● **Work required**: Give all of the lines again exactly as they read.
====
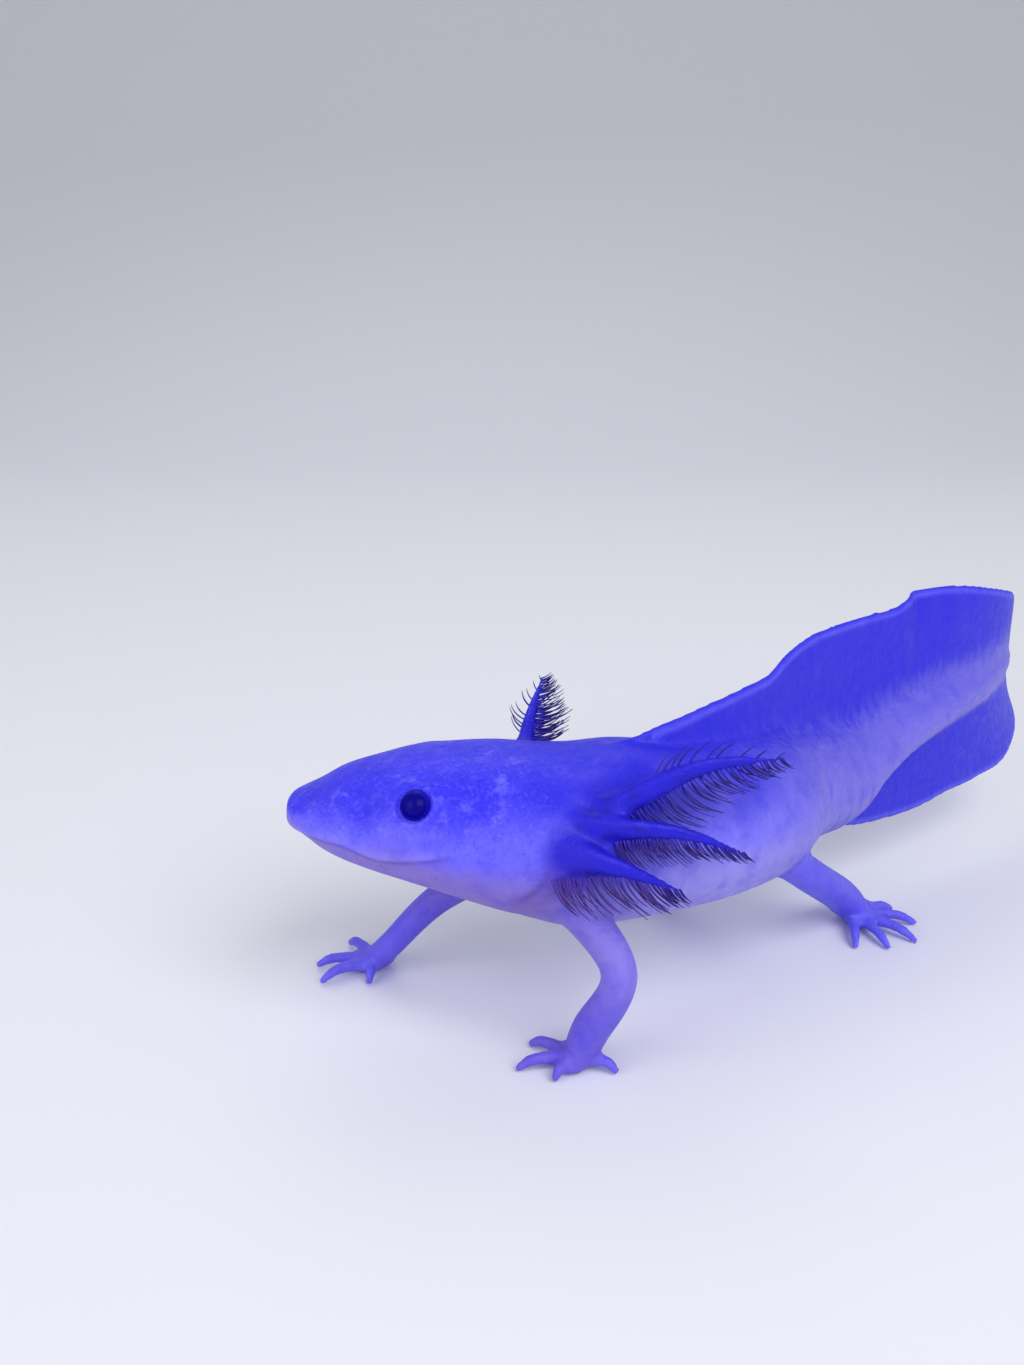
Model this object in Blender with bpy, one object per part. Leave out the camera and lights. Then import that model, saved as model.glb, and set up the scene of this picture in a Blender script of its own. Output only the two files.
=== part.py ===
"""Axolotl, a still life-size model standing on its four feet, head turned a little to its right.

Sizes are in millimetres and are scaled to metres as each mesh is made. +Z is up and the feet stand at z = 0.
The spine starts at the snout and runs towards +X; the animal's left side faces -Y.
Every length of the body is a loft of upright sections along the spine, with a thin gap between neighbours.
"""

import math

import bmesh
import bpy
from mathutils import Vector

MM = 0.001
GAP = 0.3  # clearance between neighbouring solids
HALF_GAP = GAP / 2

BODY_LENGTH = 218.0  # along the spine, snout to tail tip
JAW_END = 23.5  # corner of the mouth
HEAD_END = 37.0
NECK_END = 52.0
CHEST_END = 72.0
TRUNK_END = 98.0
CREST_START = 42.0  # the dorsal fin rises from the back here
VENT = 99.0  # the ventral fin starts behind the vent
TAIL_CUTS = (110.0, 130.0, 152.0, 176.0, BODY_LENGTH)
DORSAL_FIN_CUTS = (CHEST_END, 110.0, 142.0, 176.0)
VENTRAL_FIN_CUTS = (110.0, 142.0, 176.0)
FIN_SEAM = 0.9  # a fin is parted from the flesh at this share of the flesh's height

RING_FLESH = 7  # section points on each side of the flesh
RING_BLADE = 2  # section points on each side of each fin
FIN_EDGE = 0.9  # thickness at a fin's free edge
FIN_ROOT = 2.4  # thickness where a fin leaves the flesh
BLADE_BLEND = 3.0  # fin height at which a section is fully finned
HELD_TAPER = 0.02  # how much a point held at a flat face moves inward, for each mm it was held back

EYE_RADIUS = 2.35
EYE_STATION = 19.5
EYE_OUT = 9.3
EYE_Z = 35.3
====
● **Solution**:
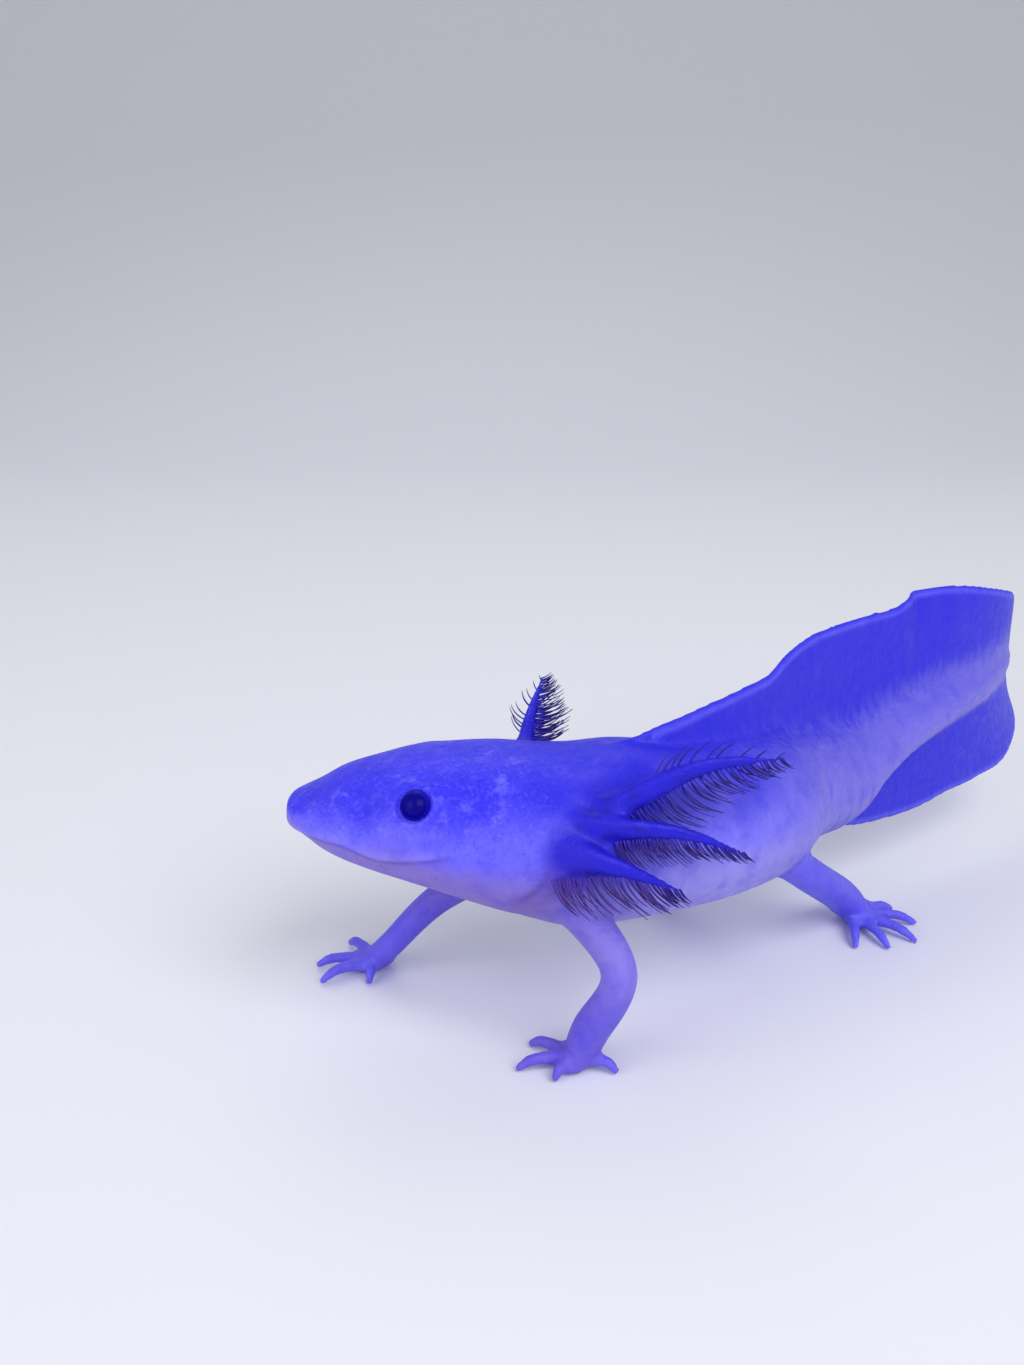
Model this object in Blender with bpy, one object per part. Leave out the camera and lights. Then import that model, saved as model.glb, and set up the scene of this picture in a Blender script of its own. Output only the two files.
=== part.py ===
"""Axolotl, a still life-size model standing on its four feet, head turned a little to its right.

Sizes are in millimetres and are scaled to metres as each mesh is made. +Z is up and the feet stand at z = 0.
The spine starts at the snout and runs towards +X; the animal's left side faces -Y.
Every length of the body is a loft of upright sections along the spine, with a thin gap between neighbours.
"""

import math

import bmesh
import bpy
from mathutils import Vector

MM = 0.001
GAP = 0.3  # clearance between neighbouring solids
HALF_GAP = GAP / 2

BODY_LENGTH = 218.0  # along the spine, snout to tail tip
JAW_END = 23.5  # corner of the mouth
HEAD_END = 37.0
NECK_END = 52.0
CHEST_END = 72.0
TRUNK_END = 98.0
CREST_START = 42.0  # the dorsal fin rises from the back here
VENT = 99.0  # the ventral fin starts behind the vent
TAIL_CUTS = (110.0, 130.0, 152.0, 176.0, BODY_LENGTH)
DORSAL_FIN_CUTS = (CHEST_END, 110.0, 142.0, 176.0)
VENTRAL_FIN_CUTS = (110.0, 142.0, 176.0)
FIN_SEAM = 0.9  # a fin is parted from the flesh at this share of the flesh's height

RING_FLESH = 7  # section points on each side of the flesh
RING_BLADE = 2  # section points on each side of each fin
FIN_EDGE = 0.9  # thickness at a fin's free edge
FIN_ROOT = 2.4  # thickness where a fin leaves the flesh
BLADE_BLEND = 3.0  # fin height at which a section is fully finned
HELD_TAPER = 0.02  # how much a point held at a flat face moves inward, for each mm it was held back

EYE_RADIUS = 2.35
EYE_STATION = 19.5
EYE_OUT = 9.3
EYE_Z = 35.3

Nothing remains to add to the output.